__Goal of the exercise__
Exactly reproduce the lines that follow.

----

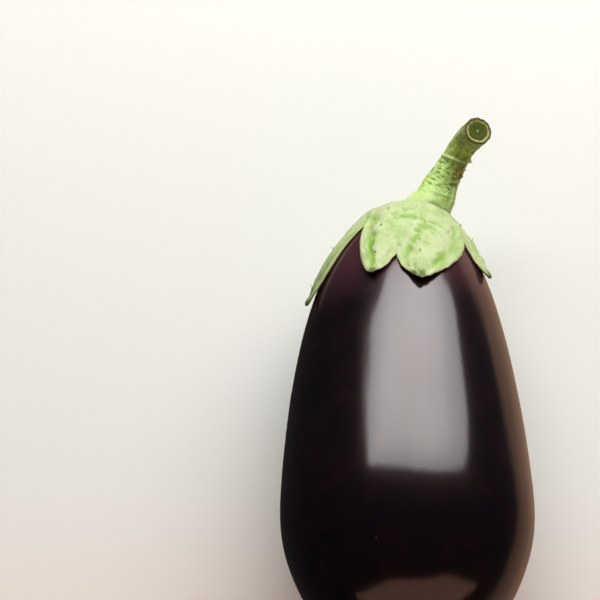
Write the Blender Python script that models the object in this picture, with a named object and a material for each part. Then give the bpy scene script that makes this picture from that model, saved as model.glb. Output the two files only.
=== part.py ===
"""A globe eggplant, as picked, lying on its side.

It has two pieces: the fruit, and the green cap that grew on its neck, whose calyx lobes lie over the
fruit and whose crown runs out into the curved, cut stem. Metres, +Z up. The origin is the middle of the
small flat that the fruit rests on. The fruit's length runs along +Y, from the blossom tip to the stem,
and +X is on the right of someone who looks at it from the tip's side.

Each shape is first made in the fruit's own frame, with the blossom tip at the origin and the fruit's axis
along +Y, and then leant and lowered onto the surface. Angles round the axis start at the top and grow
towards +X.
"""

import math
import random
from collections import namedtuple

import bmesh
import bpy
import numpy as np
from mathutils import Matrix, Vector

# The fruit's size and pose
FRUIT_LENGTH = 0.177
BELLY_RADIUS = 0.0473
BELLY_FROM_TIP = 0.0507
LEAN = math.radians(6.0)  # the neck is thinner than the belly, so the stem end lies lower
FLAT_DEPTH = 0.0008  # how much the fruit's weight has flattened it where it rests

# How round each half of the outline is, from the belly to the tip and from the belly to the neck
TIP_SHAPE = (1.6, 2.54)
NECK_SHAPE = (1.5, 3.28)
ROUNDING = 0.016  # how far each way the outline is averaged, so that its halves meet smoothly
ROUNDING_SAMPLES = (-1.0, -0.75, -0.5, -0.25, 0.0, 0.25, 0.5, 0.75, 1.0)
NECK_BEND = Vector((0.003, 0.0, 0.001))  # how far the neck's end bends off the straight axis
BEND_POWER = 6  # how near the end the bend sets in

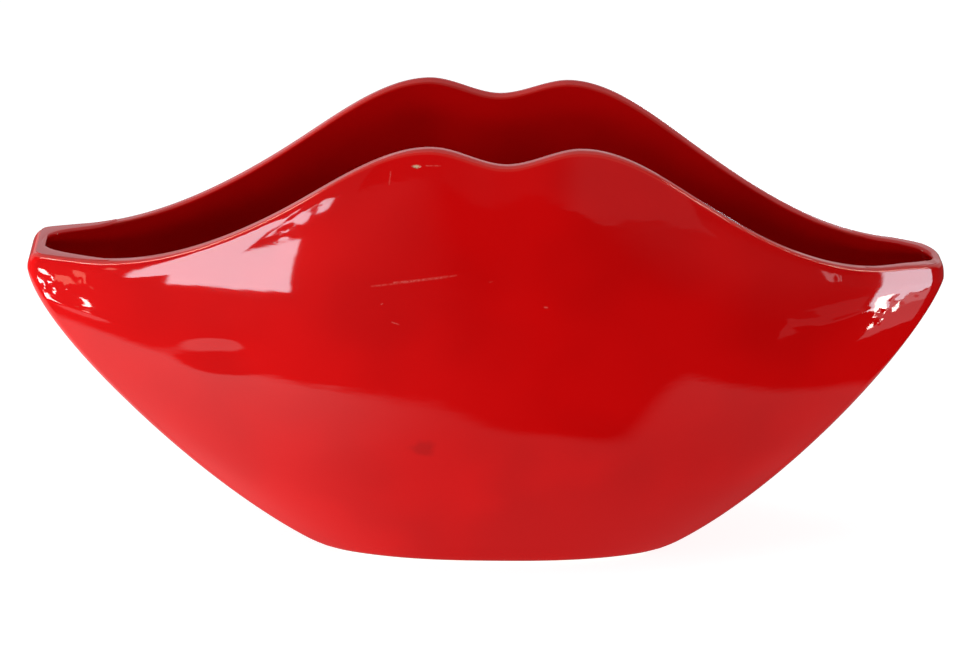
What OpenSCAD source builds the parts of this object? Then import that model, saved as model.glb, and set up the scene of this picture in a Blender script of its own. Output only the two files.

----

__Exercise result__
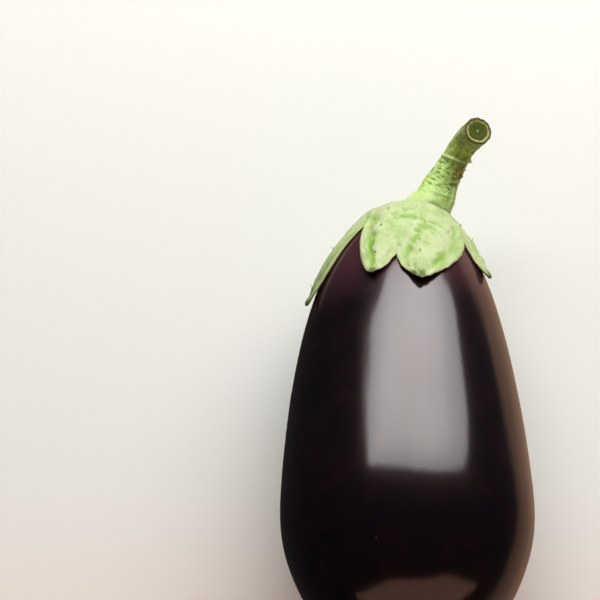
Write the Blender Python script that models the object in this picture, with a named object and a material for each part. Then give the bpy scene script that makes this picture from that model, saved as model.glb. Output the two files only.
=== part.py ===
"""A globe eggplant, as picked, lying on its side.

It has two pieces: the fruit, and the green cap that grew on its neck, whose calyx lobes lie over the
fruit and whose crown runs out into the curved, cut stem. Metres, +Z up. The origin is the middle of the
small flat that the fruit rests on. The fruit's length runs along +Y, from the blossom tip to the stem,
and +X is on the right of someone who looks at it from the tip's side.

Each shape is first made in the fruit's own frame, with the blossom tip at the origin and the fruit's axis
along +Y, and then leant and lowered onto the surface. Angles round the axis start at the top and grow
towards +X.
"""

import math
import random
from collections import namedtuple

import bmesh
import bpy
import numpy as np
from mathutils import Matrix, Vector

# The fruit's size and pose
FRUIT_LENGTH = 0.177
BELLY_RADIUS = 0.0473
BELLY_FROM_TIP = 0.0507
LEAN = math.radians(6.0)  # the neck is thinner than the belly, so the stem end lies lower
FLAT_DEPTH = 0.0008  # how much the fruit's weight has flattened it where it rests

# How round each half of the outline is, from the belly to the tip and from the belly to the neck
TIP_SHAPE = (1.6, 2.54)
NECK_SHAPE = (1.5, 3.28)
ROUNDING = 0.016  # how far each way the outline is averaged, so that its halves meet smoothly
ROUNDING_SAMPLES = (-1.0, -0.75, -0.5, -0.25, 0.0, 0.25, 0.5, 0.75, 1.0)
NECK_BEND = Vector((0.003, 0.0, 0.001))  # how far the neck's end bends off the straight axis
BEND_POWER = 6  # how near the end the bend sets in

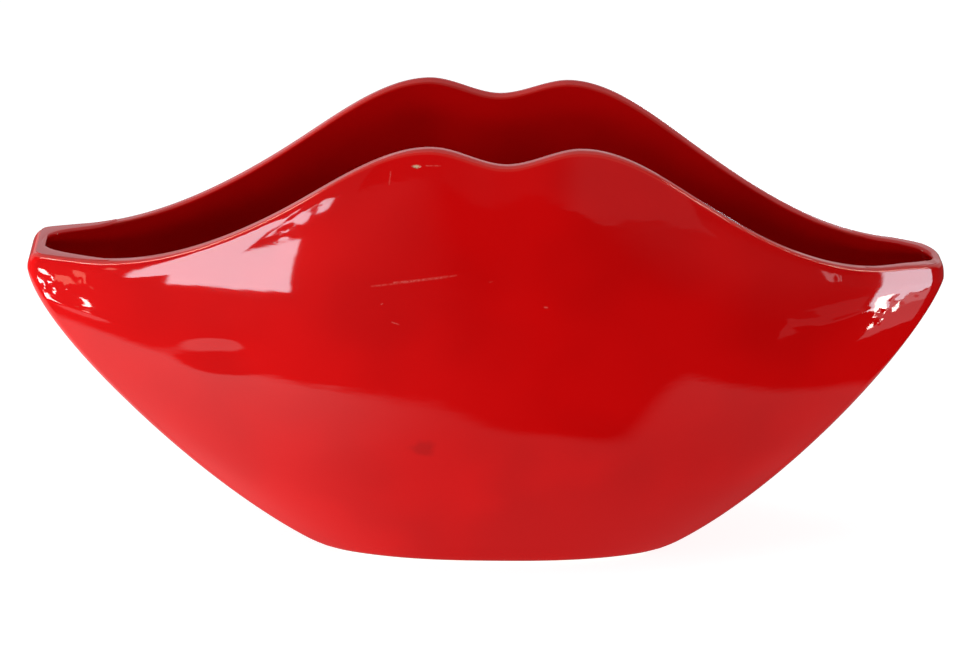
What OpenSCAD source builds the parts of this object? Then import that model, saved as model.glb, and set up the scene of this picture in a Blender script of its own. Output only the two files.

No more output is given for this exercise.